---- Entries supplied

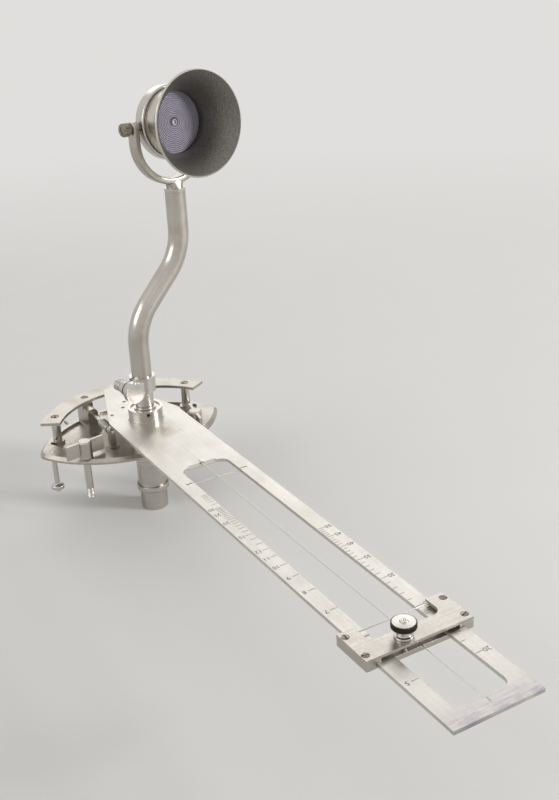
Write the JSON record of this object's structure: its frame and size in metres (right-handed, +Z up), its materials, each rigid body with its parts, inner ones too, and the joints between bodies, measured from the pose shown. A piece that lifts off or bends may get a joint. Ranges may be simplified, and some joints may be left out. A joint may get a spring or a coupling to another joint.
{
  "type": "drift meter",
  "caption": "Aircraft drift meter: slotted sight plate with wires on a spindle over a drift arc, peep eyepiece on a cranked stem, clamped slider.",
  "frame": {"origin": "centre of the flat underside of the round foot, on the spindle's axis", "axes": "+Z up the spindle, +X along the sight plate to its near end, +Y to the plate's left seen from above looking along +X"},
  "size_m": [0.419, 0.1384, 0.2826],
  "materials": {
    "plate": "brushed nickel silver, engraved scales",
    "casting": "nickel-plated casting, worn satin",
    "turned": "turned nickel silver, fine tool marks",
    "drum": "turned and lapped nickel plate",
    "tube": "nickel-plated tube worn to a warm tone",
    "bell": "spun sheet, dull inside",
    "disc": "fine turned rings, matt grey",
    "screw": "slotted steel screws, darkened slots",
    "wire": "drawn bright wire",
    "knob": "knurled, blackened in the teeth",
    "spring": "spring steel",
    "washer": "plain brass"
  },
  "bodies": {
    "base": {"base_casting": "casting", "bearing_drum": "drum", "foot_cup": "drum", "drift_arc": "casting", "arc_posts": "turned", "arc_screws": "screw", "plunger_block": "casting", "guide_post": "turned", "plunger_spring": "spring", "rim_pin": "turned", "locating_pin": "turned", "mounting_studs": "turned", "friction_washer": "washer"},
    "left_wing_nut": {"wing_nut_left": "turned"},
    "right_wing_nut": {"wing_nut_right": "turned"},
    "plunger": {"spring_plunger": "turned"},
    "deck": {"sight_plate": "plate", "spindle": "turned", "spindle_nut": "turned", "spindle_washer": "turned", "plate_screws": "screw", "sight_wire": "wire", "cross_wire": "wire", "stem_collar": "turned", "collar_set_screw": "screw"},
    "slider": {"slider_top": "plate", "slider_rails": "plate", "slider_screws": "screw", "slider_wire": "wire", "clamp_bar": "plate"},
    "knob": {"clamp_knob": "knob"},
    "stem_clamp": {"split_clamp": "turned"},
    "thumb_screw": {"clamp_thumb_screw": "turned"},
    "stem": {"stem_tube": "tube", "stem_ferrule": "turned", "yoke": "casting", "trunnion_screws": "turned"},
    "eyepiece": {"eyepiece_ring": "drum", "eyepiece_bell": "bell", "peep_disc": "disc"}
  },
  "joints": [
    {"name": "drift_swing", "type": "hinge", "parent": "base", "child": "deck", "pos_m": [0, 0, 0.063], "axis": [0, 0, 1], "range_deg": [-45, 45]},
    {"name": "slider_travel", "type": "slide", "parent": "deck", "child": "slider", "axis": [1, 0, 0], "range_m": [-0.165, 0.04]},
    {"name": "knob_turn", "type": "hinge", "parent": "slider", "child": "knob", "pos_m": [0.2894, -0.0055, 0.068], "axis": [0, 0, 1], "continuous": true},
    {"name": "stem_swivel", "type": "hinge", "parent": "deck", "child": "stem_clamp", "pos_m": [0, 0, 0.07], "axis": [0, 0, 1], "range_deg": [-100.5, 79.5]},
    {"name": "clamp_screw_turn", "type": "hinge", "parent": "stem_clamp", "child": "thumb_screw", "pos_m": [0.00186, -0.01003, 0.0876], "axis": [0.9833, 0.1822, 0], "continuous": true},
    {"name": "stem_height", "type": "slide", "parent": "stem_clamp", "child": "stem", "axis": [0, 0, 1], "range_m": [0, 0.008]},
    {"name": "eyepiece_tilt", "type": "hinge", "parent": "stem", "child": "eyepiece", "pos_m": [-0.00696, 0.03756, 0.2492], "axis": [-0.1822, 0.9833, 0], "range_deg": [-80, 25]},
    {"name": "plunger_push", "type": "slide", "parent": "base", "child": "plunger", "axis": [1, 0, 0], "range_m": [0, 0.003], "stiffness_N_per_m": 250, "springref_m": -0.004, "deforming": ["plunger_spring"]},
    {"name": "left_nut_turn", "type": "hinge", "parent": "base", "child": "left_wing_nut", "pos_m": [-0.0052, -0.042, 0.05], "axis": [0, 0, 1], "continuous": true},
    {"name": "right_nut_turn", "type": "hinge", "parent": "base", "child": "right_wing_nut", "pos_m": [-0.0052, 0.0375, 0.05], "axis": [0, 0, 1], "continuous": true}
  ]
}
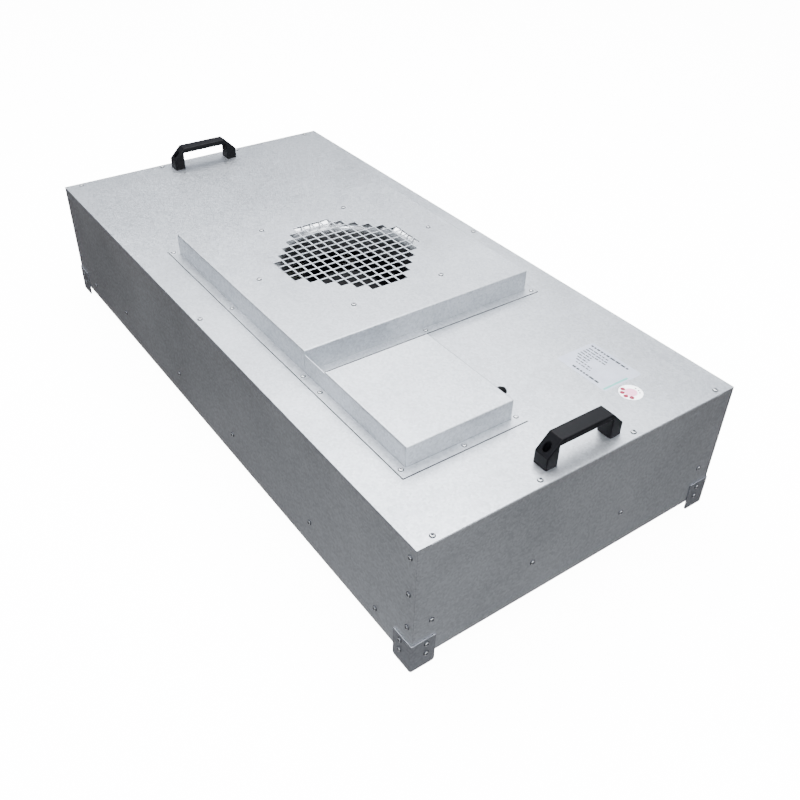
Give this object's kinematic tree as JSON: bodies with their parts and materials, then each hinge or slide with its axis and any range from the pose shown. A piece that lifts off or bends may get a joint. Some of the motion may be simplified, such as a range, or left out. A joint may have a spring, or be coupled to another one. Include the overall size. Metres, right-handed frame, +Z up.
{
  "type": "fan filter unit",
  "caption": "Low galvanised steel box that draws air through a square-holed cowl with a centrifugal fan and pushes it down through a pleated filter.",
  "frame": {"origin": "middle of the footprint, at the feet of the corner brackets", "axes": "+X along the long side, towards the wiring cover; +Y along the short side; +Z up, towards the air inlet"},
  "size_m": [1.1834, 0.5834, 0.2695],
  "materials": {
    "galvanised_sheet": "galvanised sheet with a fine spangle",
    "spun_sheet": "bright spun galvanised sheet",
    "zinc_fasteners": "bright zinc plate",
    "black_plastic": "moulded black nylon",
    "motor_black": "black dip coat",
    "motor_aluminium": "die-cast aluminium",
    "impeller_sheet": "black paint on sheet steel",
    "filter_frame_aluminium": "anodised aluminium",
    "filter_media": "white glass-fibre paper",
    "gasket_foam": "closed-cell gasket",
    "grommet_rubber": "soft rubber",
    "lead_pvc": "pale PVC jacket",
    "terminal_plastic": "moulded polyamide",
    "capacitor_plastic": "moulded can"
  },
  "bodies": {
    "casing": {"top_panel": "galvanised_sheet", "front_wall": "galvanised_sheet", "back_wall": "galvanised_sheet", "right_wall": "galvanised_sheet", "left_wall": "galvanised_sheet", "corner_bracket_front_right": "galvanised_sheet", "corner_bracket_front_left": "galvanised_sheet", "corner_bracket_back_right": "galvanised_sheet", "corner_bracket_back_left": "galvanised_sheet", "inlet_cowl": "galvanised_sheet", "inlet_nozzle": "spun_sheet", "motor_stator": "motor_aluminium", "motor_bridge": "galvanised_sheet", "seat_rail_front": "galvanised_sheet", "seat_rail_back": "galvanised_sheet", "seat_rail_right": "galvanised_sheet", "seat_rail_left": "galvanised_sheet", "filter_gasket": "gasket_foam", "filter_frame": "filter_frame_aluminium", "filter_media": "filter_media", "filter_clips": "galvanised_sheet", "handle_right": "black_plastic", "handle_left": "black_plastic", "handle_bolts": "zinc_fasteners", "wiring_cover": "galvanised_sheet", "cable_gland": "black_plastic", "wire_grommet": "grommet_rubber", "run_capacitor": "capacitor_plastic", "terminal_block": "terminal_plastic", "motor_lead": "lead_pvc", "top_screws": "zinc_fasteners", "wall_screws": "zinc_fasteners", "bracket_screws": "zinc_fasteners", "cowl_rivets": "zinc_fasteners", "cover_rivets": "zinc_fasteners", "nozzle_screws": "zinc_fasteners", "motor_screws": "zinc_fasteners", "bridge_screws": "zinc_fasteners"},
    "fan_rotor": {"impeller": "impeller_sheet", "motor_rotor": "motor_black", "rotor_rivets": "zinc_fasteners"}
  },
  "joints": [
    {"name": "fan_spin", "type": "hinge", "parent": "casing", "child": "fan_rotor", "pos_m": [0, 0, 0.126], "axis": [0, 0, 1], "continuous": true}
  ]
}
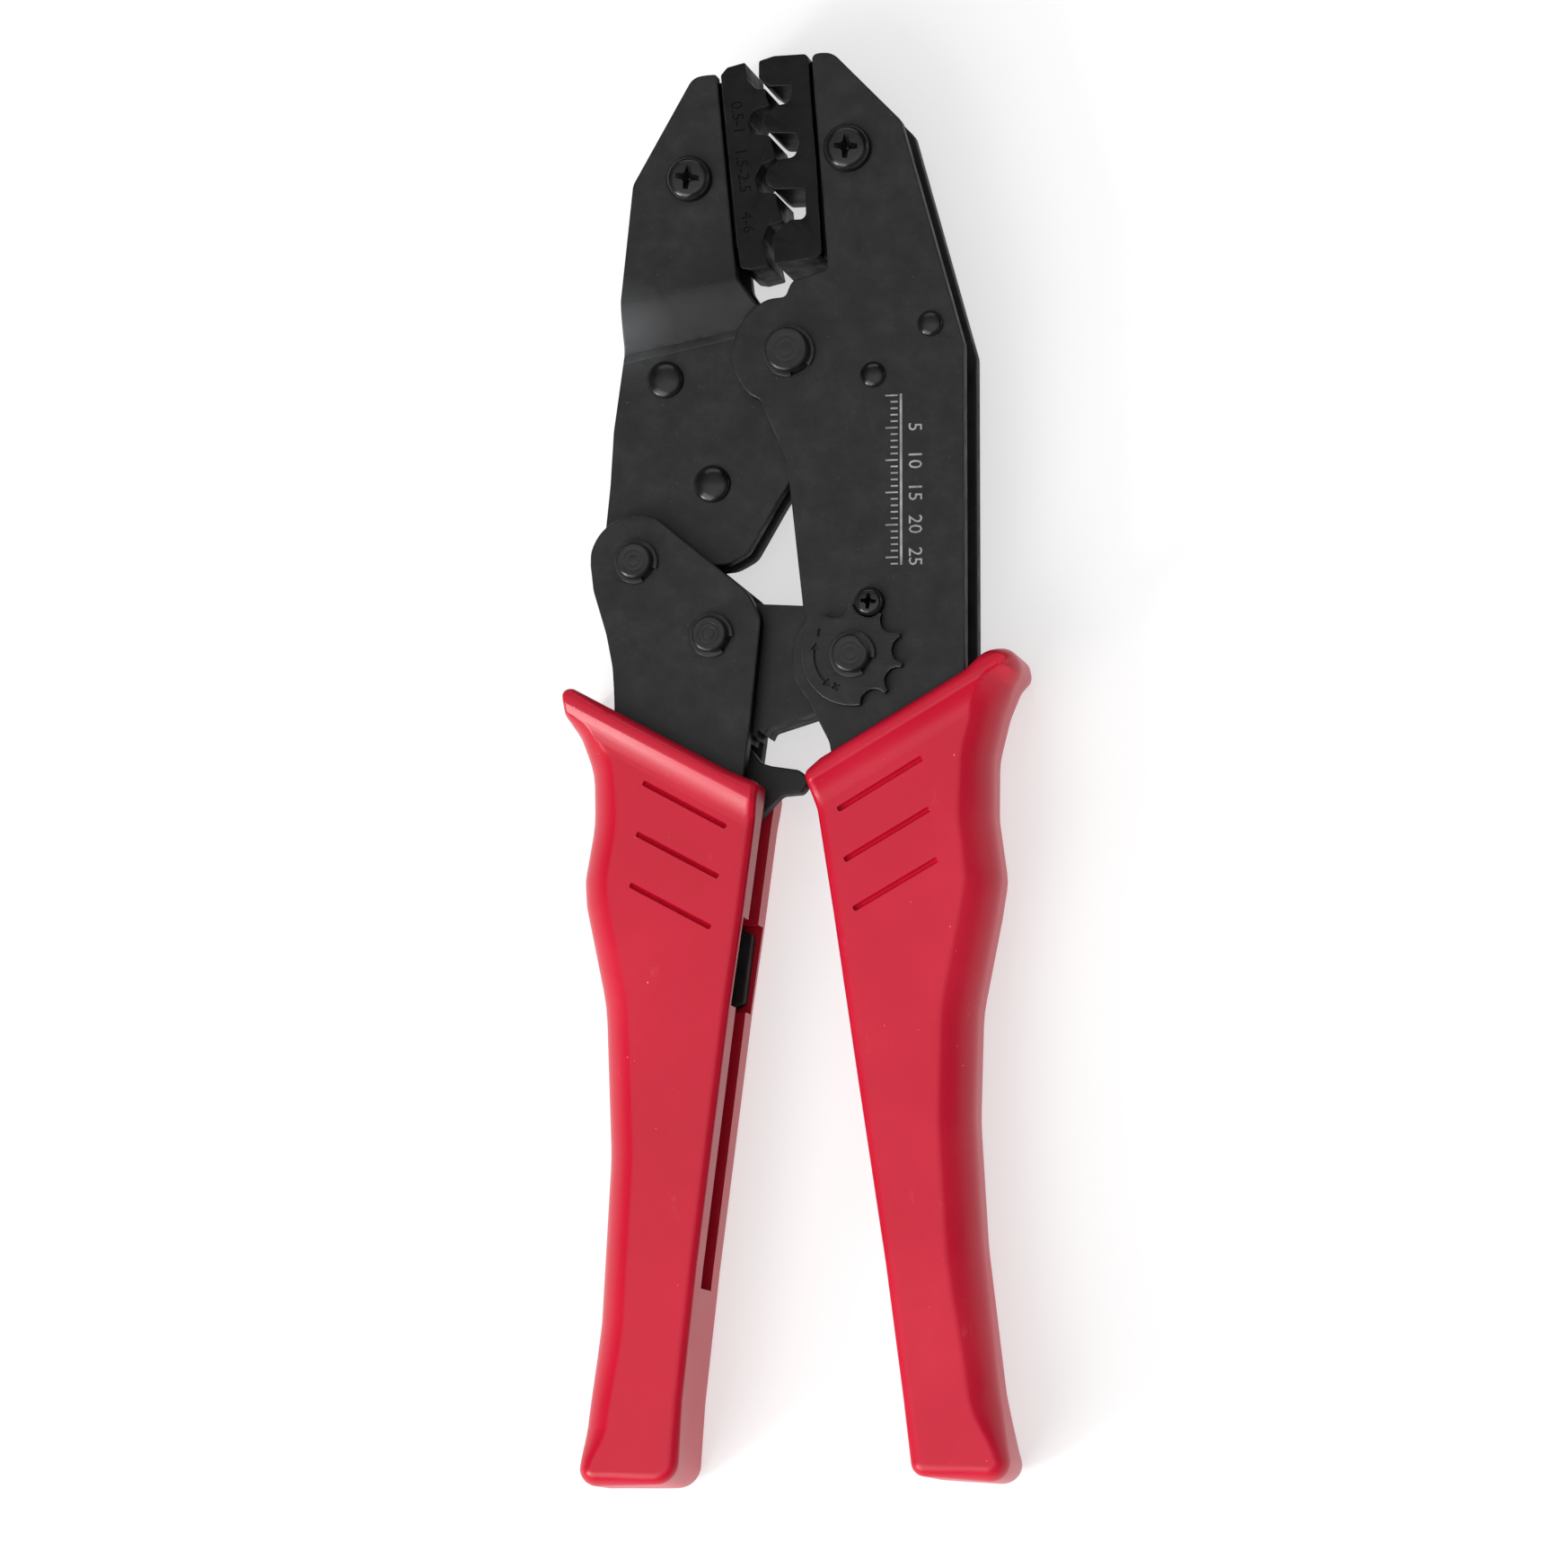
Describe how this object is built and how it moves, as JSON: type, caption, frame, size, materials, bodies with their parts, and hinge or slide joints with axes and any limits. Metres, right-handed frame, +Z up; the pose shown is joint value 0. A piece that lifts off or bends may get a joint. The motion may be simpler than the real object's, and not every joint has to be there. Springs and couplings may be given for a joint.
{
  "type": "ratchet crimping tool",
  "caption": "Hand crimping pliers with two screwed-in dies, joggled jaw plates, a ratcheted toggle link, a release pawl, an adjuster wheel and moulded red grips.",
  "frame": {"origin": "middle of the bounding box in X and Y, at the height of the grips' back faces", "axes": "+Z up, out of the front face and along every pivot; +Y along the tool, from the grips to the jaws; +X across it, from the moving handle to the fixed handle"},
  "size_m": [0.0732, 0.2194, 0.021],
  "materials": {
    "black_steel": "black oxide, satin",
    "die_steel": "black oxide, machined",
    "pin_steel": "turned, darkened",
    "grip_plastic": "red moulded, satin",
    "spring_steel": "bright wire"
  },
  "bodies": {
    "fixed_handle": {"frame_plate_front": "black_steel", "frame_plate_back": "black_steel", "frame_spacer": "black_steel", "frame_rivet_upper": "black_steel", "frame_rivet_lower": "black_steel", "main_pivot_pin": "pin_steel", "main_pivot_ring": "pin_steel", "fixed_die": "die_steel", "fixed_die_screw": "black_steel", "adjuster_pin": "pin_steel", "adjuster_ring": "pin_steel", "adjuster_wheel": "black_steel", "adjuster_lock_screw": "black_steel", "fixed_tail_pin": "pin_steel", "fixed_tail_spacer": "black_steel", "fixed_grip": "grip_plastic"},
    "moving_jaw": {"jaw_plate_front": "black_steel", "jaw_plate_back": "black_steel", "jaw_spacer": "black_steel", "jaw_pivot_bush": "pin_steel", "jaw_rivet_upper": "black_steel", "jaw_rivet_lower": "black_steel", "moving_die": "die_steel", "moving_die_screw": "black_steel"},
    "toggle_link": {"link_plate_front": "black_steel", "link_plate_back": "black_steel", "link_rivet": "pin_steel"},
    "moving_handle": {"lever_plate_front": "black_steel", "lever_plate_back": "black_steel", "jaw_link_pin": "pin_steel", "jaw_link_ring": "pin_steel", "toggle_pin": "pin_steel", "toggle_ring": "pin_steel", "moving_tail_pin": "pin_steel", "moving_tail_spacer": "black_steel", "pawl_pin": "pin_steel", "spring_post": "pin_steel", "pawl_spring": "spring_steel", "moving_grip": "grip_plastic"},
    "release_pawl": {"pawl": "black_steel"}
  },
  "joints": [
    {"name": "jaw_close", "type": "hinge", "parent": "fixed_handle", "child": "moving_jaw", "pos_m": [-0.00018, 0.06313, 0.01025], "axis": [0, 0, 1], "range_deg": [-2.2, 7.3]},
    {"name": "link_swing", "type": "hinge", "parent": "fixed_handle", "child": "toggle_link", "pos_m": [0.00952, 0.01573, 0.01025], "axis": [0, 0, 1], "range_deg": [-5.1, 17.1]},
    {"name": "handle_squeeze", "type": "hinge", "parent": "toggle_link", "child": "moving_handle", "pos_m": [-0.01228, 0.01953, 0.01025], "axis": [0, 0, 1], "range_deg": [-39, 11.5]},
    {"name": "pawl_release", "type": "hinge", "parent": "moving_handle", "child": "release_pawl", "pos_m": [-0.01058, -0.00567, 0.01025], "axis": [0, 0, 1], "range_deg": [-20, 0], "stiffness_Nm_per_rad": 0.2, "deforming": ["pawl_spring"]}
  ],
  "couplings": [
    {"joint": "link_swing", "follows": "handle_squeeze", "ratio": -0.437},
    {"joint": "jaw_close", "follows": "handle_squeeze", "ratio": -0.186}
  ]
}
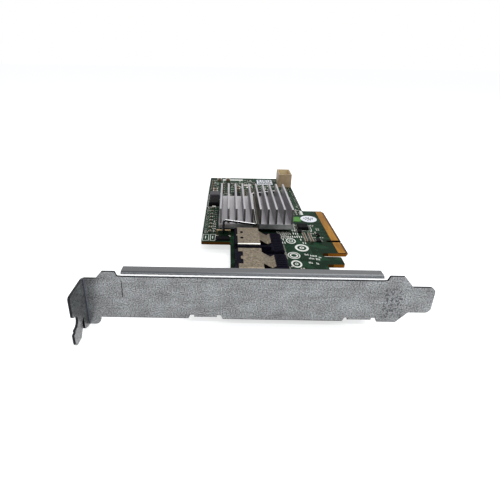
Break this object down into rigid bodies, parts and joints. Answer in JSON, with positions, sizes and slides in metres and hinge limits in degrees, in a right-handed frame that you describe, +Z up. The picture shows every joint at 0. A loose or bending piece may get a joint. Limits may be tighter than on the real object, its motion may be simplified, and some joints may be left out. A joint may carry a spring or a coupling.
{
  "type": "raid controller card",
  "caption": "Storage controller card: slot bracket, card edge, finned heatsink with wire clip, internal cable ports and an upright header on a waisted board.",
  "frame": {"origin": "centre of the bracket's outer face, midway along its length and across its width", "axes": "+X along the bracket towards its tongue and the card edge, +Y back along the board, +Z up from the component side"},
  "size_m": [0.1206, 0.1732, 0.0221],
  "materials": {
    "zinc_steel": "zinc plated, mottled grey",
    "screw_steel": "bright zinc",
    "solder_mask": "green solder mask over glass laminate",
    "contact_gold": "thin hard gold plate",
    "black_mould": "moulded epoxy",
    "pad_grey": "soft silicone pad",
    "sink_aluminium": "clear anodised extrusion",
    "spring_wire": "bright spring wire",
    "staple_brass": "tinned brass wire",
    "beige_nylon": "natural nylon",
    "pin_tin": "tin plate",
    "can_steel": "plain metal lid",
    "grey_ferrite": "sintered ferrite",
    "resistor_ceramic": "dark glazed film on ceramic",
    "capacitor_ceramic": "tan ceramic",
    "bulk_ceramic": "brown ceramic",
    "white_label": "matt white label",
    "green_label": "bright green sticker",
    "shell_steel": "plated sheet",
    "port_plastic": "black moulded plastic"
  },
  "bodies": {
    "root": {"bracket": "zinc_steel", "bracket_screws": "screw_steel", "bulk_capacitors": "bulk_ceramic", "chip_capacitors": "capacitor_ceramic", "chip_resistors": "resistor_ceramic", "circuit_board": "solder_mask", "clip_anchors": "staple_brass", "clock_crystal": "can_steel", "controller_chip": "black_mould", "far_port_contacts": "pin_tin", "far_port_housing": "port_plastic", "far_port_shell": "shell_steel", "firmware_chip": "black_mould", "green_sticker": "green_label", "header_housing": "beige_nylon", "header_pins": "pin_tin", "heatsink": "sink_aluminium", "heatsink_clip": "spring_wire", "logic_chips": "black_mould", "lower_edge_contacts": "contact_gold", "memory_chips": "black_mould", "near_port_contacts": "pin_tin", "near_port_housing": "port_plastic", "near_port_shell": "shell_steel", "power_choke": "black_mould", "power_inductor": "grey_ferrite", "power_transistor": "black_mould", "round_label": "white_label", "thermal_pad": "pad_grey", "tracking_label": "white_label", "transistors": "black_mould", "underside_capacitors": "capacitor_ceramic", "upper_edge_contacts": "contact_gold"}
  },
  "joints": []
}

--------

_Written exercise_
Filter the data for the string "each" and copy every line that has it.

_In response_
Write the JSON record of this object's structure: its frame and size in metres (right-handed, +Z up), its materials, each rigid body with its parts, inner ones too, and the joints between bodies, measured from the pose shown. A piece that lifts off or bends may get a joint. Ranges may be simplified, and some joints may be left out. A joint may get a spring or a coupling to another joint.
Give this object's kinematic tree as JSON: bodies with their parts and materials, then each hinge or slide with its axis and any range from the pose shown. A piece that lifts off or bends may get a joint. Some of the motion may be simplified, such as a range, or left out. A joint may have a spring, or be coupled to another one. Include the overall size. Metres, right-handed frame, +Z up.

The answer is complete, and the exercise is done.